-- START Dataset rows --
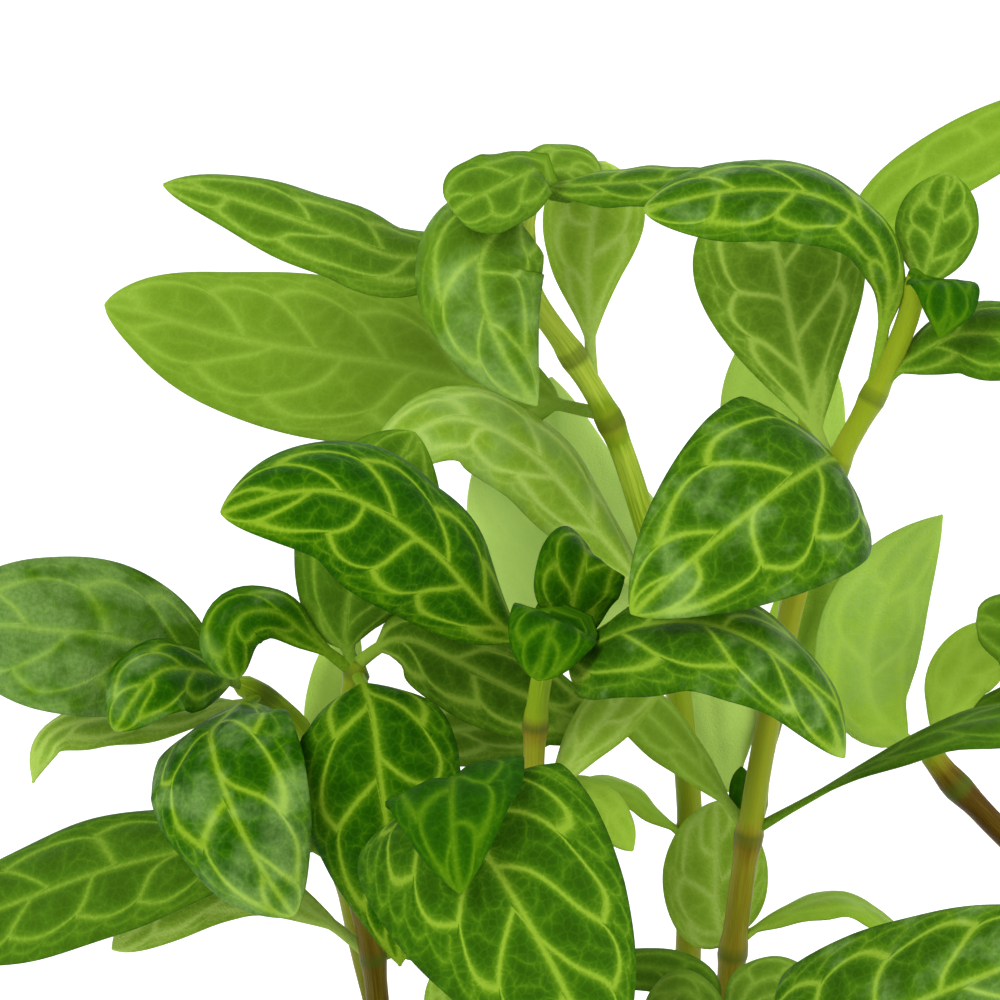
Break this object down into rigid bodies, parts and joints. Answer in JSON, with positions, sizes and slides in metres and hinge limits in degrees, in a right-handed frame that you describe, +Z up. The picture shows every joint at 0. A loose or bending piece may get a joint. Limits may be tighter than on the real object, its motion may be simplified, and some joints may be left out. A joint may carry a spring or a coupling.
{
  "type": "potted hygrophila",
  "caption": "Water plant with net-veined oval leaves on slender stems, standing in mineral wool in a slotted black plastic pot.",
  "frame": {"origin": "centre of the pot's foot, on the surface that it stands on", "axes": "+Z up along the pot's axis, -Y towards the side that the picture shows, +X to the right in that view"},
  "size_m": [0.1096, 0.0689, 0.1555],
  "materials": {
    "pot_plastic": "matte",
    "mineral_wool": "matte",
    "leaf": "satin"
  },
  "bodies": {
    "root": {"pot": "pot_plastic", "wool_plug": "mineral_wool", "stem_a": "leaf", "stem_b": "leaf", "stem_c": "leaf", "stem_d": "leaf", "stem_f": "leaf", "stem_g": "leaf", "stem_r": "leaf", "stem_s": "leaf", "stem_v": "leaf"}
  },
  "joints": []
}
-- END Dataset rows --
-- START Dataset rows --
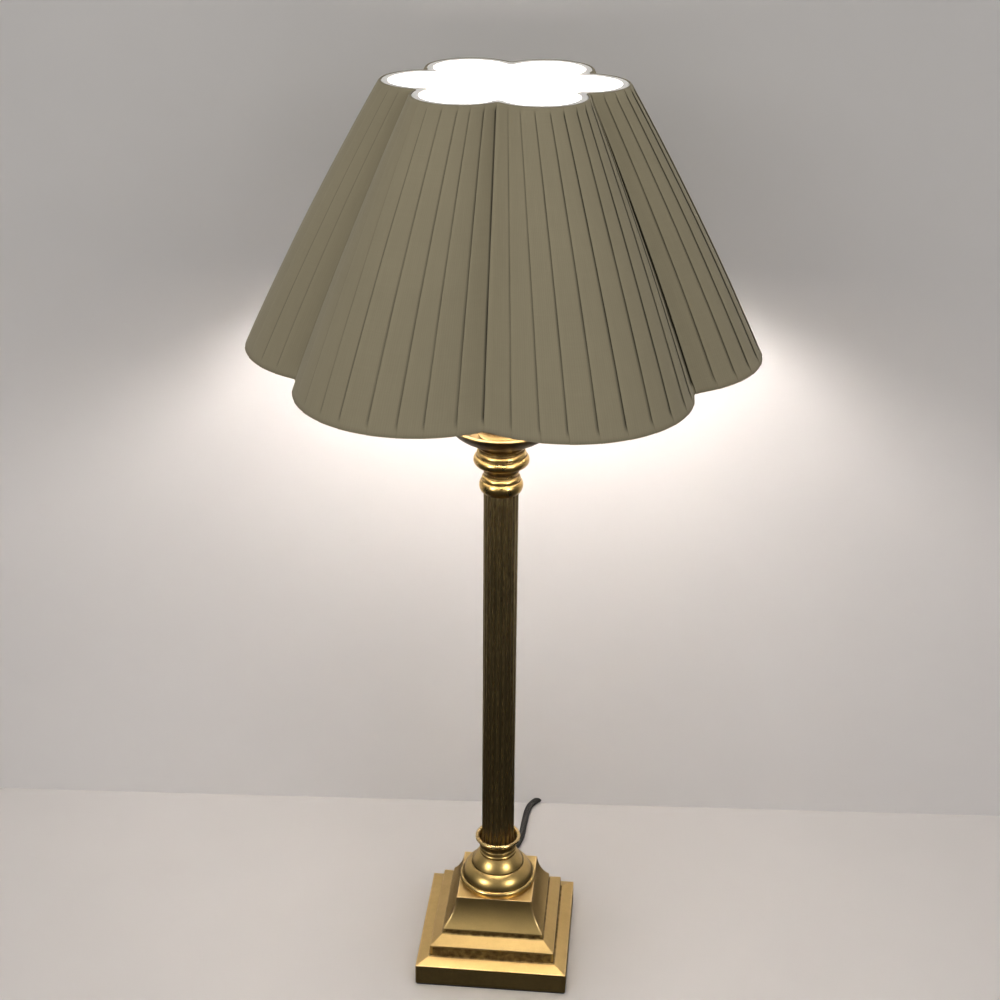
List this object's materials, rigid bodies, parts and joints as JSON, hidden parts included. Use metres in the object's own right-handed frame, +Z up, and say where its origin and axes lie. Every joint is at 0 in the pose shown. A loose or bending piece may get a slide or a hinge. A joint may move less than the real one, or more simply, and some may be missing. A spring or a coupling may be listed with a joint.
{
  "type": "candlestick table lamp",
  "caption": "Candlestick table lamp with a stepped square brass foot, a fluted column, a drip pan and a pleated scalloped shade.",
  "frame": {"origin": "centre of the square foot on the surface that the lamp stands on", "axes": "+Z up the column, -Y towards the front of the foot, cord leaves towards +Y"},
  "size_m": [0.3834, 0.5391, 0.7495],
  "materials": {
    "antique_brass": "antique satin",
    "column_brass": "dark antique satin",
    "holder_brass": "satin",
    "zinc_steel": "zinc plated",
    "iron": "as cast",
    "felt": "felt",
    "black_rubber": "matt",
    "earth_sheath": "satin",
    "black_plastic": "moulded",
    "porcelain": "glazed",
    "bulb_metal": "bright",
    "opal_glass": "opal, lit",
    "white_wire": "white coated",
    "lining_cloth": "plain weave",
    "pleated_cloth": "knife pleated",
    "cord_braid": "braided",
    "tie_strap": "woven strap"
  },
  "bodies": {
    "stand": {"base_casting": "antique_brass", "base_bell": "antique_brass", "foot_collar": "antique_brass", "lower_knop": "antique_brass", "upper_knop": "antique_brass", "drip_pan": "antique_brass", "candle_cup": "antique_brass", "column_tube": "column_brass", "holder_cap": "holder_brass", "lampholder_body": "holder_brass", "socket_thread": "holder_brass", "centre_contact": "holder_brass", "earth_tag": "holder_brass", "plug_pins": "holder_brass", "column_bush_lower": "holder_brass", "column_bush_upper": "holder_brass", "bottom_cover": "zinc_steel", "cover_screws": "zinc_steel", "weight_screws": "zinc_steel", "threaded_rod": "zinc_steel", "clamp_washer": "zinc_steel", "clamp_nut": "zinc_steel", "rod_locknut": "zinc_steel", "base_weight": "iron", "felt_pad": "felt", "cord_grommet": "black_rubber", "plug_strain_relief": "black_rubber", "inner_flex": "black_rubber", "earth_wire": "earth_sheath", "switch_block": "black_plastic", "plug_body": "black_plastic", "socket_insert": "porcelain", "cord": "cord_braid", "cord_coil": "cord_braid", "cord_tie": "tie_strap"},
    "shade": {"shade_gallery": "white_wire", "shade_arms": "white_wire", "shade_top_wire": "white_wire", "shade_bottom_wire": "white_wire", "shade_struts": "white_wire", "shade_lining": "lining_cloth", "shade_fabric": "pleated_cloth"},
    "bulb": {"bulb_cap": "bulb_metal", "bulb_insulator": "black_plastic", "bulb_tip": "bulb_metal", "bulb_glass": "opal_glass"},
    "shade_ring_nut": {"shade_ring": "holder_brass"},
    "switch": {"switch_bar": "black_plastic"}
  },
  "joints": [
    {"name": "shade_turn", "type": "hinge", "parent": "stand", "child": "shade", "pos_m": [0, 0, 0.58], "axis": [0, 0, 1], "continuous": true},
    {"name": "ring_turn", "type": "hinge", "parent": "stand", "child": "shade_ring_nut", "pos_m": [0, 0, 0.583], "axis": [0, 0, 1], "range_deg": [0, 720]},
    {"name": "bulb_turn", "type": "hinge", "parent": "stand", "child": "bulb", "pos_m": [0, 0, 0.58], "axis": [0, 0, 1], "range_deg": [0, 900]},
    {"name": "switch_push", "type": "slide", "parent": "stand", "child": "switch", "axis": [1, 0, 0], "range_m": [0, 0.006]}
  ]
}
-- END Dataset rows --
> [What the exercise asks]:
Give the count of lines in the data shown above that contain "shows", and nothing else.

> [Final result]:
2